● Aim of the exercise:
Repeat exactly, and only, the lines from the one that contains "Write part 2" through the one that contains "return back_side_rear(height) +", both ends included.

● Records to use:
-- Start --
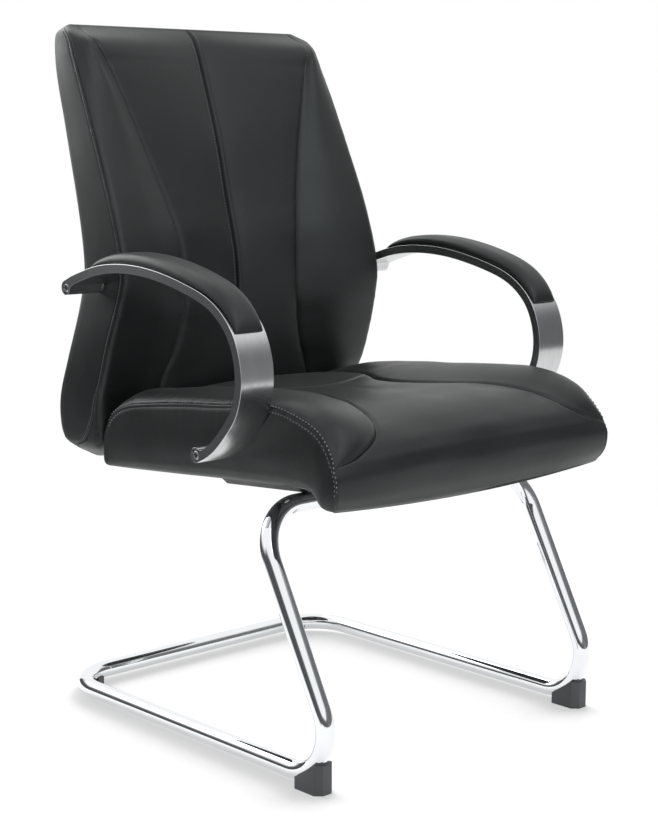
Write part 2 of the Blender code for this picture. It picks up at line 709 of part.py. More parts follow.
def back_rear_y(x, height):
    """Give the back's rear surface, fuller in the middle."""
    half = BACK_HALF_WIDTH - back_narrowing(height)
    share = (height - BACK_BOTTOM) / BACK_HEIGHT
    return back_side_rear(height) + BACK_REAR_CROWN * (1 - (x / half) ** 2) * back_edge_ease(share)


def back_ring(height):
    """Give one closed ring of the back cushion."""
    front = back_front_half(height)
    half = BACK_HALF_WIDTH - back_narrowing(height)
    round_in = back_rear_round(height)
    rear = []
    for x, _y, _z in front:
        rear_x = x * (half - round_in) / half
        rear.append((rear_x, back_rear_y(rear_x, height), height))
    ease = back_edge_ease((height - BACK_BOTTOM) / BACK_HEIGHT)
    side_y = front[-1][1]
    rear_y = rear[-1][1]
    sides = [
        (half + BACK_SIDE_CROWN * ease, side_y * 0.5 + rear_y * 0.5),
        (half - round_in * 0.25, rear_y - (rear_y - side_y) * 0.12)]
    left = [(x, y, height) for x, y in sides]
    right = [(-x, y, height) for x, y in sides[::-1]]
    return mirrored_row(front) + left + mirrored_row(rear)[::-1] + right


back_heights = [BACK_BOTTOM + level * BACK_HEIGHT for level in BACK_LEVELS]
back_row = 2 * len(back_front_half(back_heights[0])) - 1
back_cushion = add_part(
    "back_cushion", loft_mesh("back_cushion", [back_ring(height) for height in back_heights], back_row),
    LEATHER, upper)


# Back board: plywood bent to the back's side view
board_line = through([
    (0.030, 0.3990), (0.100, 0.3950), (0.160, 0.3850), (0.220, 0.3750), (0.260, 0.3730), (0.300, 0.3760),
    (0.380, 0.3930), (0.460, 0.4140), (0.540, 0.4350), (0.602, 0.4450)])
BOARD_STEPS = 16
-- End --
-- Start --
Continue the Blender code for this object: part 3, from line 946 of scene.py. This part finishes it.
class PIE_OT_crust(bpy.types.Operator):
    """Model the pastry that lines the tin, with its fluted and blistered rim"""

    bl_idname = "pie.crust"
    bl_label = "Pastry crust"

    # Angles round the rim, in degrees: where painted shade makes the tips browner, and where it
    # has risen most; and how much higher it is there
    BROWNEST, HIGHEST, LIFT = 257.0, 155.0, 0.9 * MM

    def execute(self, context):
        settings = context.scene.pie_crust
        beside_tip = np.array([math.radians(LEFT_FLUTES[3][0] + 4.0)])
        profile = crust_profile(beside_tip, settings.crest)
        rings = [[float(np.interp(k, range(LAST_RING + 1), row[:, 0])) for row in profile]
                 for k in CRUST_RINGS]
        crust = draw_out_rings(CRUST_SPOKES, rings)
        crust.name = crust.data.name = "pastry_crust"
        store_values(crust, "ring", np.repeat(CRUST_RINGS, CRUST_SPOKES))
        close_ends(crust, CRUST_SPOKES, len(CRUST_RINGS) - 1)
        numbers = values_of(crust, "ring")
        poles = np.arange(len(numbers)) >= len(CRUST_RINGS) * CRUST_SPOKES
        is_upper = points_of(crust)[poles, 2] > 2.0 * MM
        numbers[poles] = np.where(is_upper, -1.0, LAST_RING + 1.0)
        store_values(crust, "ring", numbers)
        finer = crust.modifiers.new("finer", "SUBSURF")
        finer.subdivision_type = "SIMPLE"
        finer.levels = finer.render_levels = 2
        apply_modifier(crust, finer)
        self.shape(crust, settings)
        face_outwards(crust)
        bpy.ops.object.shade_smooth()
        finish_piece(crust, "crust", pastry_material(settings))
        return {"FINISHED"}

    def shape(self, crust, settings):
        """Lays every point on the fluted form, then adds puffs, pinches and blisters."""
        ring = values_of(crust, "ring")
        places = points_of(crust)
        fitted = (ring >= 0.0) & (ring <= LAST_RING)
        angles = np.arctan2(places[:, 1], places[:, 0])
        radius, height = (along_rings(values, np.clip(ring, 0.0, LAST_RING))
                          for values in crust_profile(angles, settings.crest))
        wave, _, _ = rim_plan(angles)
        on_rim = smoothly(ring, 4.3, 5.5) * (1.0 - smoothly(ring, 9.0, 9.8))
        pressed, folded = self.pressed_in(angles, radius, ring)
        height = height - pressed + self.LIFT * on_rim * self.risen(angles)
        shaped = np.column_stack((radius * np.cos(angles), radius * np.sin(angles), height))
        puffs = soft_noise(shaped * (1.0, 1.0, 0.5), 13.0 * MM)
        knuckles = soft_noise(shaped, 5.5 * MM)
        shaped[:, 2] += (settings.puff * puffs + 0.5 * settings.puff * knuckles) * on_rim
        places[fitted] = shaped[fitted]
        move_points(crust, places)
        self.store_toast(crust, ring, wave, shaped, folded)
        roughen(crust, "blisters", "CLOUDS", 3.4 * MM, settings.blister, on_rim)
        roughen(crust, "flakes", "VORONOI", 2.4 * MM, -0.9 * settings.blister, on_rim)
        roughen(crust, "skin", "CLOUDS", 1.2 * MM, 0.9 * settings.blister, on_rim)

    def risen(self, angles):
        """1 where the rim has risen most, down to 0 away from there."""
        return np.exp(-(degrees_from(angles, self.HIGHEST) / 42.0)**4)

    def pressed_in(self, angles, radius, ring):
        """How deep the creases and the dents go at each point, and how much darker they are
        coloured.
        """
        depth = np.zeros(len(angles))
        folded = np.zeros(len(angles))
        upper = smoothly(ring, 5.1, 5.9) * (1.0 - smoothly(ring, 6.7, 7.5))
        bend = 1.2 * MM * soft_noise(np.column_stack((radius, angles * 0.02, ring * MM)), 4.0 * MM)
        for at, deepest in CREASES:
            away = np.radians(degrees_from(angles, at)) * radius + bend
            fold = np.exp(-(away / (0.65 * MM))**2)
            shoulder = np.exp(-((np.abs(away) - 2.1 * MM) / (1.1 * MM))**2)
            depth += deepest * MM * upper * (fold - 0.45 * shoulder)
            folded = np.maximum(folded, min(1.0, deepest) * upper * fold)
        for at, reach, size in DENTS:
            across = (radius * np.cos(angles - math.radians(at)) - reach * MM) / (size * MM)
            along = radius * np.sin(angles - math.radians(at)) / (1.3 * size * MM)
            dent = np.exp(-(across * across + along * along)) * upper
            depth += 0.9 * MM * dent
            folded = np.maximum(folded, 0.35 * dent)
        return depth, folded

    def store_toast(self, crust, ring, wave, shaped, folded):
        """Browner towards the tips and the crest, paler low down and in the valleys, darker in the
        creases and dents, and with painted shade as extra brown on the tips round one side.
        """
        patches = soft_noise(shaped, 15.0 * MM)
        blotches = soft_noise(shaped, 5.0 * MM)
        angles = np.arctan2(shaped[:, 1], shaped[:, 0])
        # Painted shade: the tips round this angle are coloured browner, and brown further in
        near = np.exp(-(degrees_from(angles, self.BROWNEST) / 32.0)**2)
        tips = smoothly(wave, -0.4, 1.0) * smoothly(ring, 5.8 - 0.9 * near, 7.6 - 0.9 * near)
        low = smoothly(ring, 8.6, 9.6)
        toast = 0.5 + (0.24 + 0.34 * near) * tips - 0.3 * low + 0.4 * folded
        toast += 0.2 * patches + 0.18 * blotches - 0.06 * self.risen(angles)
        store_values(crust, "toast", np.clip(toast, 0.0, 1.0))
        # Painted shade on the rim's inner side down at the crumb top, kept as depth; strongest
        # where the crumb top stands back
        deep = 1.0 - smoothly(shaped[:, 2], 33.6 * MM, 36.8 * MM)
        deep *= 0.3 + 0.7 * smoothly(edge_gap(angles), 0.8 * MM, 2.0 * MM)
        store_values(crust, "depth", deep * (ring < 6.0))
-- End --
● Response to this exercise:
Write part 2 of the Blender code for this picture. It picks up at line 709 of part.py. More parts follow.
def back_rear_y(x, height):
    """Give the back's rear surface, fuller in the middle."""
    half = BACK_HALF_WIDTH - back_narrowing(height)
    share = (height - BACK_BOTTOM) / BACK_HEIGHT
    return back_side_rear(height) + BACK_REAR_CROWN * (1 - (x / half) ** 2) * back_edge_ease(share)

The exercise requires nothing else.